A better first purchase is usually one that gets used weekly or daily and does not require a lifestyle overhaul. That is why reusable bags, bottles, containers, and cloths keep beating fancier “sustainable products.” They are not exciting. They are just effective.
Conclusion
The best reusable products for home are the ones that quietly replace wasteful habits without becoming a burden. EPA and NRDC guidance both point toward the same basic logic: reuse matters most when it is practical, repeated, and tied to real household routines. Reusable shopping bags, water bottles, food containers, cloth kitchen towels, refillable cleaning bottles, and travel cups are still some of the strongest swaps because they solve daily-use problems instead of performing sustainability for appearances. If a reusable product does not make life easier or at least equally easy, it probably will not last in your home.
FAQs
What is the most useful reusable product for home?
Reusable shopping bags and reusable water bottles are among the most useful because EPA and NRDC both highlight them as practical replacements for common single-use items.
Are reusable products really better than disposables?
They can be, especially when they are used repeatedly and replace everyday waste.
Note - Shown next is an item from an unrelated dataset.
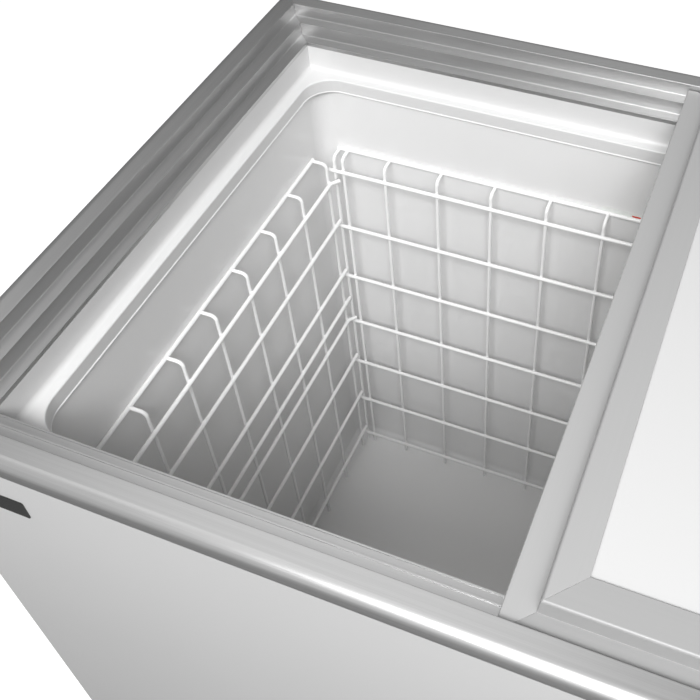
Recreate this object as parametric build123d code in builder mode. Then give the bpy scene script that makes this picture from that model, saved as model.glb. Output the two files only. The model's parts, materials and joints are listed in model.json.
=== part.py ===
"""Commercial chest freezer with two solid sliding lids.

Frame: origin on the floor under the middle of the cabinet, +X along the length (to the right seen
from the front), +Y to the rear, +Z up.  Millimetres.
"""

import os
from math import cos, radians, sin

from build123d import *

os.makedirs("parts", exist_ok=True)

# Overall size, over the rounded nose of the top rim
length = 1050.0
depth = 650.0
rim_height = 850.0
half_length = length / 2
half_depth = depth / 2

# Top rim: an extrusion with a rounded nose and two stepped tracks.  Insets are measured inward from
# the outermost face of the nose, drops downward from the top of the rim.
nose_radius = 10.8
track_inset = 24.8
lower_track_inset = 39.1
well_inset = 52.6
track_drop = 14.5
rim_wall = 1.6
track_bead = 0.7
track_cove = 1.2
rim_edge_round = 0.6
rim_lip_drop = 2 * track_drop + 4.0
mitre_gap = 0.08

# White collar between the rim and the liner
collar_wall = 2.2
collar_ledge_drop = 62.0
collar_skirt_drop = 77.5
opening_inset = 65.4
opening_corner_radius = 33.0

# Inner liner
liner_thickness = 1.0
liner_inset = 63.1
liner_corner_radius = 21.0
liner_floor = 80.0
liner_top_drop = 66.0
floor_fillet = 12.0
step_start = 247.0
step_top = 330.0
liner_half_x = half_length - liner_inset
liner_half_y = half_depth - liner_inset

# Outer cabinet
panel_inset = 6.0
panel_thickness = 0.8
panel_bottom = 15.0
panel_top = rim_height - 2 * nose_radius - 0.3
panel_return = 12.0
panel_corner_radius = 2.0
fold_depth = 20.7
fold_end_gap = 3.0
body_half_x = half_length - panel_inset
body_half_y = half_depth - panel_inset
panel_middle = (panel_top + panel_bottom) / 2
panel_height = panel_top - panel_bottom
base_pan_level = 16.0
foam_bottom = 17.2
foam_top = rim_height - 36.0

# Machine compartment at the right-hand end
machine_start = 297.0
machine_top = 280.0
grille_centre = (-150.0, 140.0)
grille_size = (250.0, 200.0)
control_centre = (400.0, 110.0)
control_size = (150.0, 60.0)

# Wire guards
thick_wire = 2.25
thin_wire = 1.9
guard_top = rim_height - 164.0
guard_offset = 18.6
guard_bend = 6.0
weld_depth = 0.5
guard_floor_gap = 8.0

# Lids
stile_lip = 10.3
rail_width = 38.7
upper_lid_left = 480.7 - half_length
lower_lid_left = 482.4 - half_length
lid_end_clearance = 0.5
lid_side_clearance = 1.5


def write_part(builder, node_name):
    """Label a finished piece and write it as the node of that name."""
    builder.part.label = node_name
    export_step(builder.part, f"parts/{node_name}.step")


def rail_plane(side, x_low, x_high, y_low, y_high, level):
    """Plane of a rail's section (local x inward, local y up) and the rail's length along its normal."""
    if side == "front":
        return Plane(origin=(x_low, y_low, level), x_dir=(0, 1, 0), z_dir=(1, 0, 0)), x_high - x_low
    if side == "rear":
        return Plane(origin=(x_high, y_high, level), x_dir=(0, -1, 0), z_dir=(-1, 0, 0)), x_high - x_low
    if side == "left":
        return Plane(origin=(x_low, y_high, level), x_dir=(1, 0, 0), z_dir=(0, -1, 0)), y_high - y_low
    return Plane(origin=(x_high, y_low, level), x_dir=(-1, 0, 0), z_dir=(0, 1, 0)), y_high - y_low


def edges_along(rail, plane, inset, level):
    """The long edges of a rail at a place in its section."""
    found = []
    for edge in rail.edges():
        spot = plane.to_local_coords(edge.center())
        if abs(spot.X - inset) < 0.01 and abs(spot.Y - level) < 0.01:
            found.append(edge)
    return found


def cut_mitres(plane, run):
    """Cut both ends of the rail being built at 45 degrees, leaving a hairline at each corner."""
    start = plane.origin + plane.z_dir * mitre_gap
    end = plane.origin + plane.z_dir * (run - mitre_gap)
    split(bisect_by=Plane(origin=start, z_dir=plane.z_dir - plane.x_dir), keep=Keep.TOP)
    split(bisect_by=Plane(origin=end, z_dir=plane.z_dir * -1 - plane.x_dir), keep=Keep.TOP)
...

EPA’s sustainable materials guidance supports more productive use and reuse of resources across a product’s life cycle.
Which reusable kitchen products are worth buying first?
Reusable food containers, cloth kitchen towels, and reusable drinkware are good first choices because they fit daily storage, cleanup, and meal routines. EPA and NRDC guidance both support practical reuse in these areas.
How do I know if a reusable product is actually worth it?
It is usually worth it if it replaces something you throw away often and if you can imagine using it easily every week. If it adds friction or becomes clutter, it is probably not a smart swap.